Input rows
>> Begin

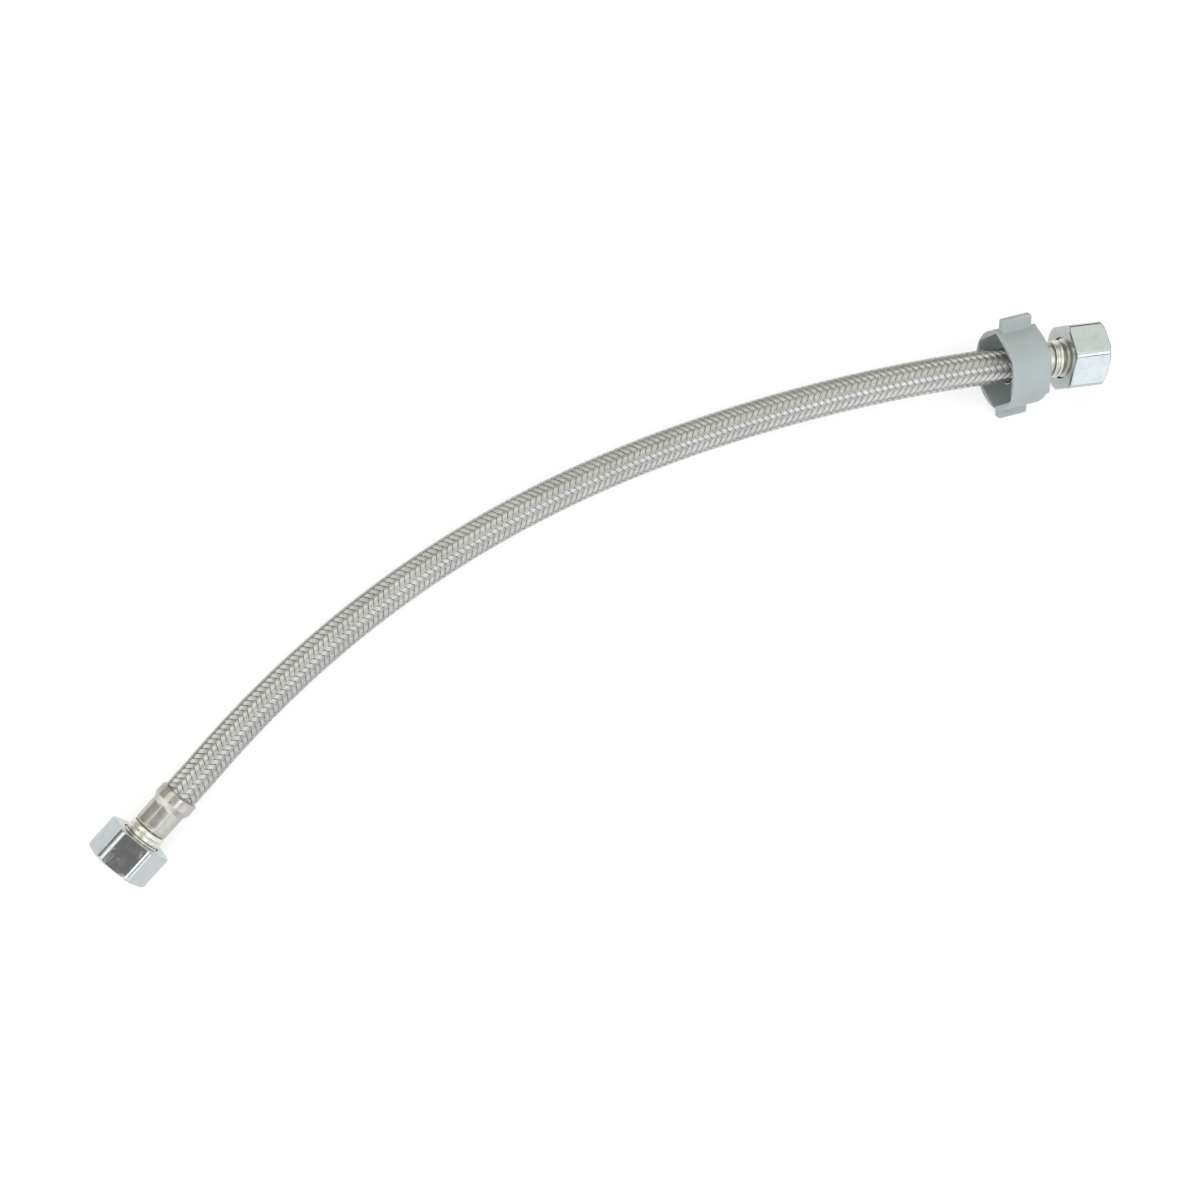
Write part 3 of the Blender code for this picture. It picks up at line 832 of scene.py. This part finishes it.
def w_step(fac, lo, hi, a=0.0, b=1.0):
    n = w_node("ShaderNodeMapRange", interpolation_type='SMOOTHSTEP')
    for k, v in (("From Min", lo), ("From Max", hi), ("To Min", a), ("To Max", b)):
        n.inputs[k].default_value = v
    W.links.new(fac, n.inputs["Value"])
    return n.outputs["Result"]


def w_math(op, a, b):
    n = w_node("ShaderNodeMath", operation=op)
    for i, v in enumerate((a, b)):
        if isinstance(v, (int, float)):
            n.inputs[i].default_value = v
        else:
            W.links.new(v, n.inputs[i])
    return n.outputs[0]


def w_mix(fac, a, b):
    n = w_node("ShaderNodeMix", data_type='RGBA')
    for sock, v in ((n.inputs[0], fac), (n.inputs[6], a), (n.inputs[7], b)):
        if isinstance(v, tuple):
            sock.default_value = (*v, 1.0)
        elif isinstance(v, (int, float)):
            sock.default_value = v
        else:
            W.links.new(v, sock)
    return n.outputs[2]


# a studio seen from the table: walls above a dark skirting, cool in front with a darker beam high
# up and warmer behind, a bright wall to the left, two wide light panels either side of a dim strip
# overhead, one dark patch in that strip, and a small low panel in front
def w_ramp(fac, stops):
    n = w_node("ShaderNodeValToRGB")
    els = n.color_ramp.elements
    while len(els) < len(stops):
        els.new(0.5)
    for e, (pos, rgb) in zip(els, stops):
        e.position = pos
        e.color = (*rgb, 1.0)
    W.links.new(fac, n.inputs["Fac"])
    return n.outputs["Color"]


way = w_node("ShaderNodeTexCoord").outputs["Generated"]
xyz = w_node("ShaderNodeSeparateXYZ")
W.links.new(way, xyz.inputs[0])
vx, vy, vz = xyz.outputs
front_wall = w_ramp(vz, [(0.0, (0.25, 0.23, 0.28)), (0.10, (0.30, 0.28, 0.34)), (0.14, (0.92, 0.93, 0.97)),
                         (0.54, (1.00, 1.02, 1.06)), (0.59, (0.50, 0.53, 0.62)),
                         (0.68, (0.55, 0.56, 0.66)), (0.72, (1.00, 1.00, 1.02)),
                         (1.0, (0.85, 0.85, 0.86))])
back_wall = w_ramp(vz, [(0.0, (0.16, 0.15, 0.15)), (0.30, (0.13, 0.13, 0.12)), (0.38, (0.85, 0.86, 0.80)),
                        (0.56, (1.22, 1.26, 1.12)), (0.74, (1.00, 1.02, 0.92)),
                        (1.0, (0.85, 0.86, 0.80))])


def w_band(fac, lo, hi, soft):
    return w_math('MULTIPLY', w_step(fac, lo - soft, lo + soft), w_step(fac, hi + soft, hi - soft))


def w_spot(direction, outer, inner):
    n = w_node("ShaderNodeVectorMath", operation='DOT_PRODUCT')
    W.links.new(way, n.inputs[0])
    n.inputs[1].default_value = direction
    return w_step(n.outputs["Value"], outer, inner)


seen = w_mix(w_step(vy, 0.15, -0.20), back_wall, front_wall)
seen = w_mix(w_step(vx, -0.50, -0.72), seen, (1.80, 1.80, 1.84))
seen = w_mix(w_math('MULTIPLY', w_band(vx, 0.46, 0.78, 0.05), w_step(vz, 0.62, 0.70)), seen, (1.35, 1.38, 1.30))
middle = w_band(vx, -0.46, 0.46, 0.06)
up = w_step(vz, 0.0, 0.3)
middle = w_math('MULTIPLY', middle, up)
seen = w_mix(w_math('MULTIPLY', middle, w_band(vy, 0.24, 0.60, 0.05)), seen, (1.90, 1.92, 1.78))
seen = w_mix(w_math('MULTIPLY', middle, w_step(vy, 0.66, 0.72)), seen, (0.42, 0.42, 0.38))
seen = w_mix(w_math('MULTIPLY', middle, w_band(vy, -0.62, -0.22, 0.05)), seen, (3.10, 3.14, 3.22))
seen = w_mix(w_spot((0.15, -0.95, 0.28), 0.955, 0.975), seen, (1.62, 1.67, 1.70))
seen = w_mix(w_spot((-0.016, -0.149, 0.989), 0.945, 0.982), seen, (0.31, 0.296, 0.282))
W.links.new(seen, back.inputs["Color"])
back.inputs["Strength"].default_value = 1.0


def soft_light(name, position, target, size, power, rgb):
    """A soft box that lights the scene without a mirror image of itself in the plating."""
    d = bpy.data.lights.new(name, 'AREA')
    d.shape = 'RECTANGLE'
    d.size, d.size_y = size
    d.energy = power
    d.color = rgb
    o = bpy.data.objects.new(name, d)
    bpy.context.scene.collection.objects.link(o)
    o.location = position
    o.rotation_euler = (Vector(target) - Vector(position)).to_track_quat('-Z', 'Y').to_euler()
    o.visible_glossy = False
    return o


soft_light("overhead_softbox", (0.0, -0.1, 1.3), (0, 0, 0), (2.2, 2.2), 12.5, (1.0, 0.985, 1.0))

>> End
>> Begin

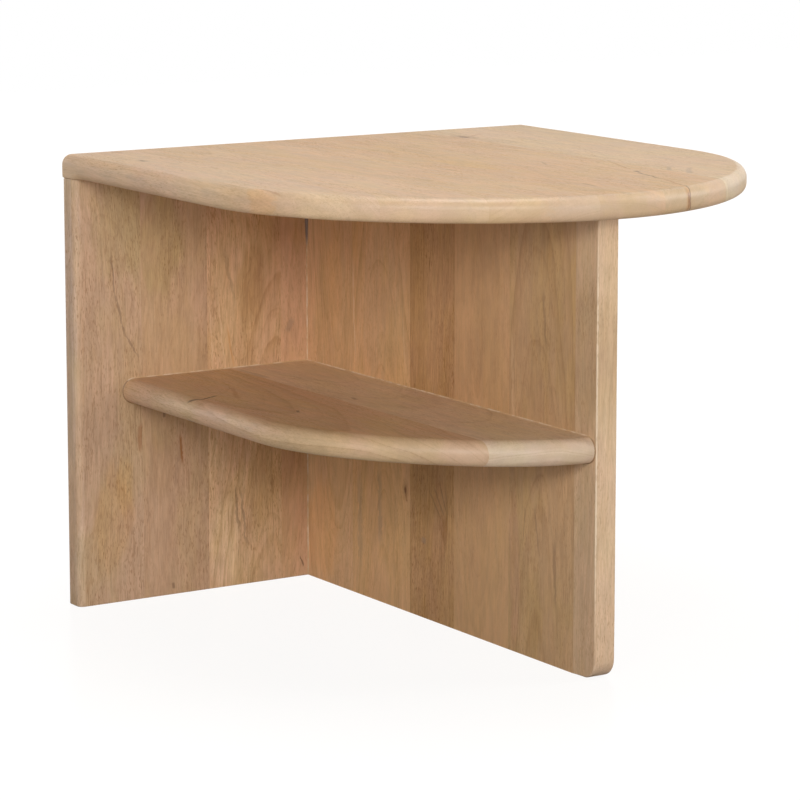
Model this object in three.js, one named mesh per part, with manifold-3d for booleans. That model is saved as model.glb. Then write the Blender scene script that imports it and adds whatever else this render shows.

>> End

Output only the lines from the one containing "Write part 3" through the one containing "return n.outputs[0]", inclusive, exactly as written.

Write part 3 of the Blender code for this picture. It picks up at line 832 of scene.py. This part finishes it.
def w_step(fac, lo, hi, a=0.0, b=1.0):
    n = w_node("ShaderNodeMapRange", interpolation_type='SMOOTHSTEP')
    for k, v in (("From Min", lo), ("From Max", hi), ("To Min", a), ("To Max", b)):
        n.inputs[k].default_value = v
    W.links.new(fac, n.inputs["Value"])
    return n.outputs["Result"]


def w_math(op, a, b):
    n = w_node("ShaderNodeMath", operation=op)
    for i, v in enumerate((a, b)):
        if isinstance(v, (int, float)):
            n.inputs[i].default_value = v
        else:
            W.links.new(v, n.inputs[i])
    return n.outputs[0]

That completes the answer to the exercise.